*Provided material*.
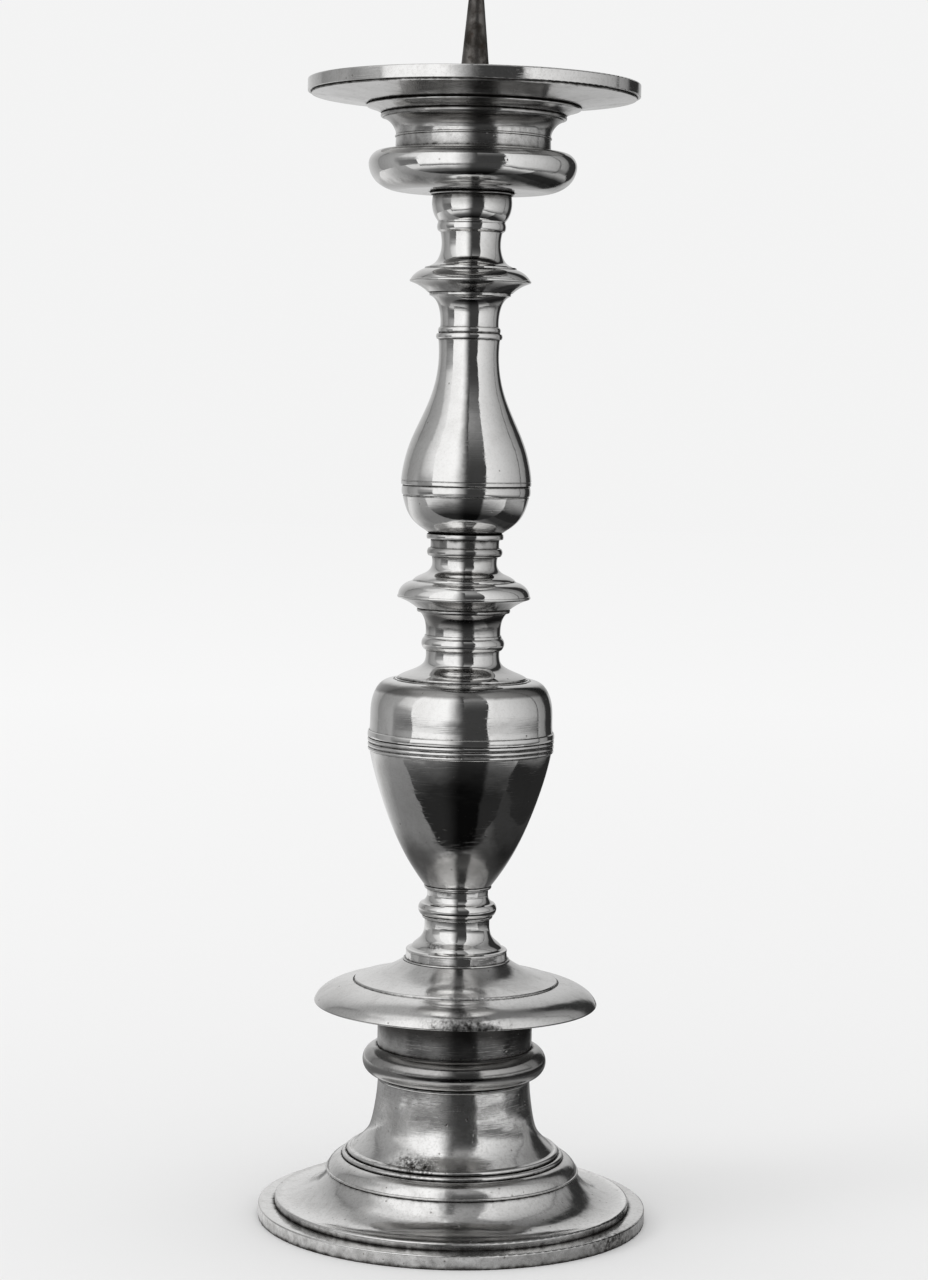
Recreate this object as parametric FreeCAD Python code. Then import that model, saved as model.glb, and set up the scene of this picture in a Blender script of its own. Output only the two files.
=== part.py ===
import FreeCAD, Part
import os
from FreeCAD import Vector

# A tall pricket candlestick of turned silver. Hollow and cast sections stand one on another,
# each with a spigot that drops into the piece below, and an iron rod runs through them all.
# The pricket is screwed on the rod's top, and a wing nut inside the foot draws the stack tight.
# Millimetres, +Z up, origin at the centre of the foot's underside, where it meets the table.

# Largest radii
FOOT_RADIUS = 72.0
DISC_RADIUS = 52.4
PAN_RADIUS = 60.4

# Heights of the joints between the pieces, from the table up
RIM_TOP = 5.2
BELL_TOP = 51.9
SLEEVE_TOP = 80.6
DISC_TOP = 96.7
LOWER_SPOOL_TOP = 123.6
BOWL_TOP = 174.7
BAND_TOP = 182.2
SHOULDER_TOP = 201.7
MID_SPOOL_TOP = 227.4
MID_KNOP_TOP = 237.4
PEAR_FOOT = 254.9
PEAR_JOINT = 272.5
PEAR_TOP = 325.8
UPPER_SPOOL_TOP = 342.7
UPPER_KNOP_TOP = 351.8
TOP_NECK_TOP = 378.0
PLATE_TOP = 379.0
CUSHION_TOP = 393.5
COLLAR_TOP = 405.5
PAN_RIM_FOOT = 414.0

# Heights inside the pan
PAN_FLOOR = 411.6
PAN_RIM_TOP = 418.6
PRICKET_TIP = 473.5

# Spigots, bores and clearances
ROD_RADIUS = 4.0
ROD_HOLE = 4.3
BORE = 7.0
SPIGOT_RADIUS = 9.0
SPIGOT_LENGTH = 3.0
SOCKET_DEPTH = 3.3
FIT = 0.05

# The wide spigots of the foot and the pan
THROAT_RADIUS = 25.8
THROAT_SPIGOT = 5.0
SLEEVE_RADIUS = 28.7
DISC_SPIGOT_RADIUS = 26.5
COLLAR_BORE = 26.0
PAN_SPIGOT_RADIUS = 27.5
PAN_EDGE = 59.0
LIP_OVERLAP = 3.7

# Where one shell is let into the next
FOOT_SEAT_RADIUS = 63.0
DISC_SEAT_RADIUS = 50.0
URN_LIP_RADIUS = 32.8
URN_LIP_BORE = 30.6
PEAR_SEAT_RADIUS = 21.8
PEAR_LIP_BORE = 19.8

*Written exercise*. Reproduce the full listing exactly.

*Answer for this exercise*.
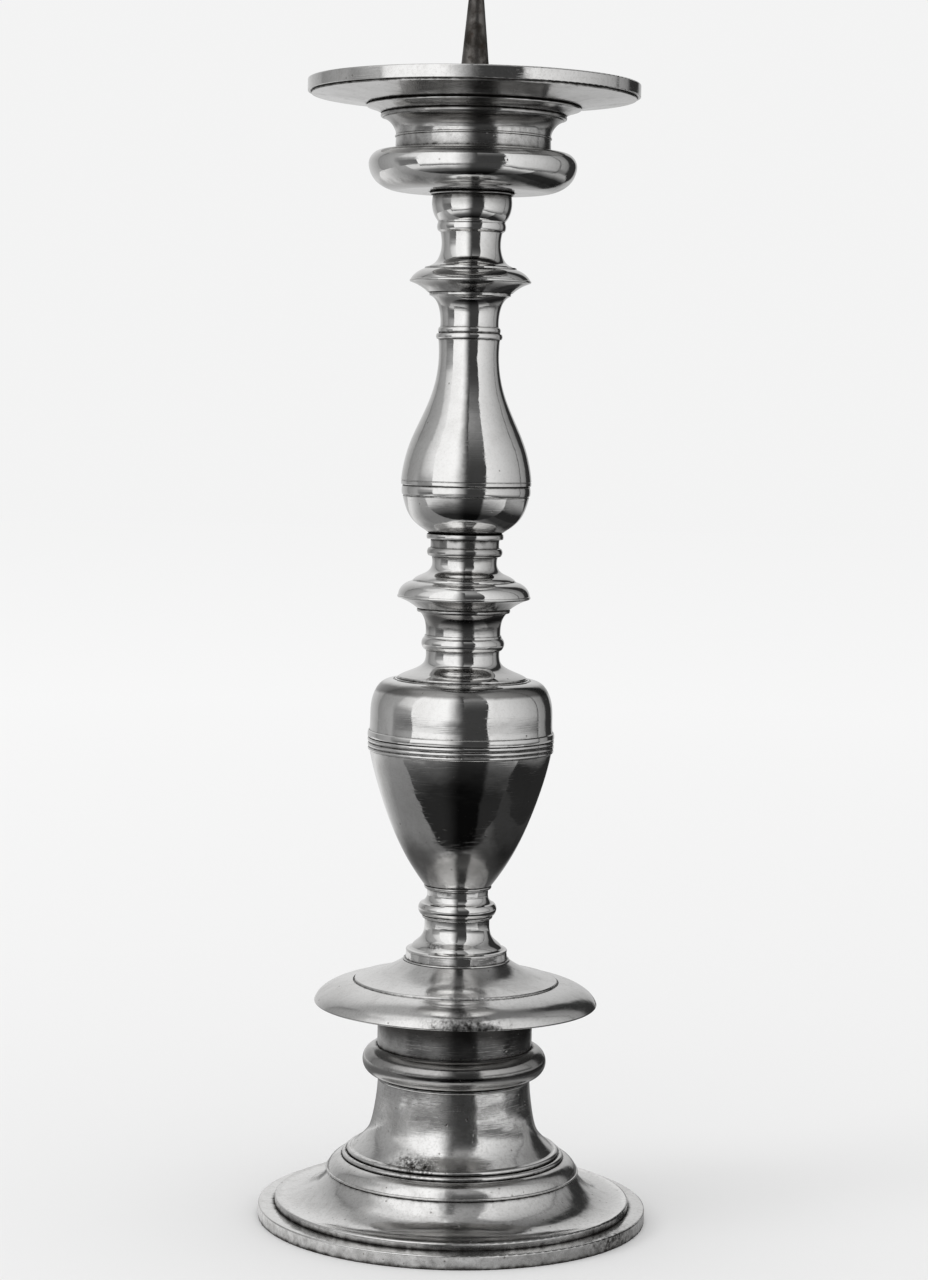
Recreate this object as parametric FreeCAD Python code. Then import that model, saved as model.glb, and set up the scene of this picture in a Blender script of its own. Output only the two files.
=== part.py ===
import FreeCAD, Part
import os
from FreeCAD import Vector

# A tall pricket candlestick of turned silver. Hollow and cast sections stand one on another,
# each with a spigot that drops into the piece below, and an iron rod runs through them all.
# The pricket is screwed on the rod's top, and a wing nut inside the foot draws the stack tight.
# Millimetres, +Z up, origin at the centre of the foot's underside, where it meets the table.

# Largest radii
FOOT_RADIUS = 72.0
DISC_RADIUS = 52.4
PAN_RADIUS = 60.4

# Heights of the joints between the pieces, from the table up
RIM_TOP = 5.2
BELL_TOP = 51.9
SLEEVE_TOP = 80.6
DISC_TOP = 96.7
LOWER_SPOOL_TOP = 123.6
BOWL_TOP = 174.7
BAND_TOP = 182.2
SHOULDER_TOP = 201.7
MID_SPOOL_TOP = 227.4
MID_KNOP_TOP = 237.4
PEAR_FOOT = 254.9
PEAR_JOINT = 272.5
PEAR_TOP = 325.8
UPPER_SPOOL_TOP = 342.7
UPPER_KNOP_TOP = 351.8
TOP_NECK_TOP = 378.0
PLATE_TOP = 379.0
CUSHION_TOP = 393.5
COLLAR_TOP = 405.5
PAN_RIM_FOOT = 414.0

# Heights inside the pan
PAN_FLOOR = 411.6
PAN_RIM_TOP = 418.6
PRICKET_TIP = 473.5

# Spigots, bores and clearances
ROD_RADIUS = 4.0
ROD_HOLE = 4.3
BORE = 7.0
SPIGOT_RADIUS = 9.0
SPIGOT_LENGTH = 3.0
SOCKET_DEPTH = 3.3
FIT = 0.05

# The wide spigots of the foot and the pan
THROAT_RADIUS = 25.8
THROAT_SPIGOT = 5.0
SLEEVE_RADIUS = 28.7
DISC_SPIGOT_RADIUS = 26.5
COLLAR_BORE = 26.0
PAN_SPIGOT_RADIUS = 27.5
PAN_EDGE = 59.0
LIP_OVERLAP = 3.7

# Where one shell is let into the next
FOOT_SEAT_RADIUS = 63.0
DISC_SEAT_RADIUS = 50.0
URN_LIP_RADIUS = 32.8
URN_LIP_BORE = 30.6
PEAR_SEAT_RADIUS = 21.8
PEAR_LIP_BORE = 19.8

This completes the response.